A subjective test is applied in establishing whether [P] was aware of the facts and circumstances that gave rise to the risk. In the case, there is a presumption that [P] was actually aware of the risk, if the risk is an obvious one (s14). According to section 13, ‘obvious risk’ is a risk that would be obvious to a reasonable person in the position of the plaintiff (Fallas v Mourlas). The risk in this case was can be classified as an obvious risk as it was just kind of risk foreseeable carried within that activity. [D] has no proactive duty to warn of the obvious risks (s15(1)).
However, full knowledge of the risk or the existence of an obvious risk cannot alone imply consent. [D] must prove that [P] accepted voluntarily that there was a risk of injury (physical risk) and a risk that reasonable care would not be taken by the defendant (legal risk) (Insurance Commission v Joyce).
[D] should be advised that contribution negligence is likely to be successful as a defence. This defence will be successful on the basis that [P] did not take sufficient care for his own wellbeing (s23(1);) – a question of fact based upon a reasonable person test (s23(2)(a); Joslyn v Berryman)– in agreeing to take part in the activity. Having established that the standard of care required by [P] is of a reasonable person, it is necessary to prove that the damage suffered by [P] was caused by that failure.
The facts suggest that [P] has not taken reasonable precautions a reasonable person would have taken to prevent the foreseeable harm.
The apportionment legislation directs the court to reduce the damages recoverable to the extent it thinks ‘just and equitable’ having regard to the [P]s share in the responsibility for the damage (s10(1) of Law Reform Act 1995; Chapman v Hearse).
[D] should be advised that the defence of contributory negligence can be raised since both [P] and [D] were intoxicated at the time of the incident. The basis for such an allegation is that by being under the influence of alcohol, [P] failed to take reasonable care of their own safety, or by relying on an intoxicated person, [D], they failed to act reasonably. Queensland jurisdiction legislated that there is a presumption of contributory negligence (s47 of CLA) by [P]. [P] may be able to rebut this presumption of contributory negligence by proving on balance of probabilities, that their intoxication did not contribute to the breach of duty or that the intoxication was not self-induced (s47(3)).
By virtue of s 48 of the Act, [P] is also presumed to be contributory negligent by relying on the intoxicated [D]. Again, this presumption may be rebutted upon proof that intoxication of [D] did not contribute to the breach of duty.
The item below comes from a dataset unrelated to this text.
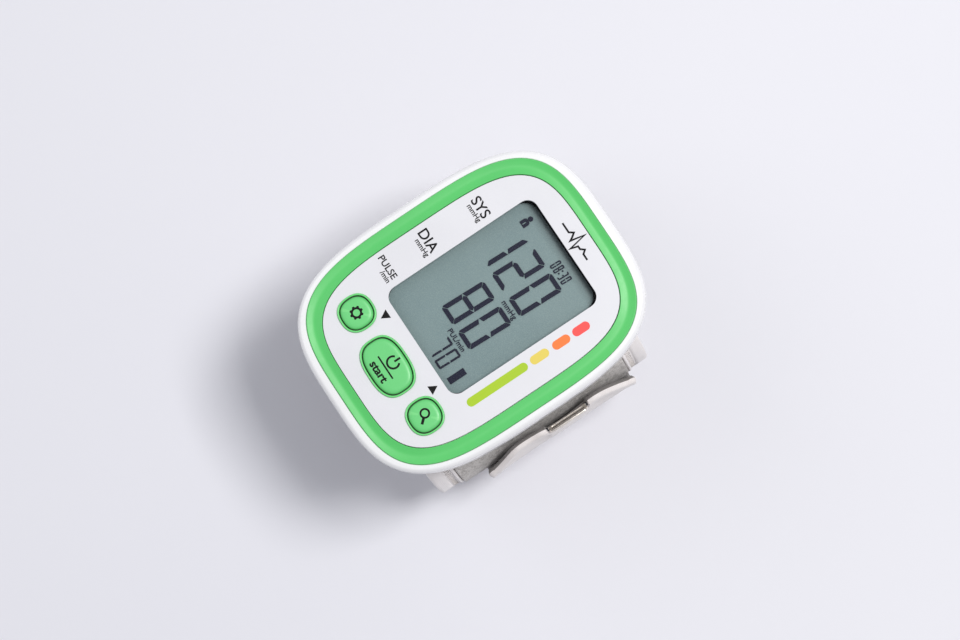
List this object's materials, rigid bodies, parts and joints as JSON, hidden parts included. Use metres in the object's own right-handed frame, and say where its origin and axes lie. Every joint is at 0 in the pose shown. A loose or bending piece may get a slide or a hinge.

Since the negligence involved illegal conduct of either [P] or both [P] and [D], [D] may be absolved of liability. Section 45 of the CLA ensures that [P], who was engaged in an indictable offence at the time they were injured and that conduct contributed to the risk of harm, cannot be awarded damages. However, the legislation does allow the court to award damages if the denial of civil liability would be harsh and unjust in the circumstances (s45(2)).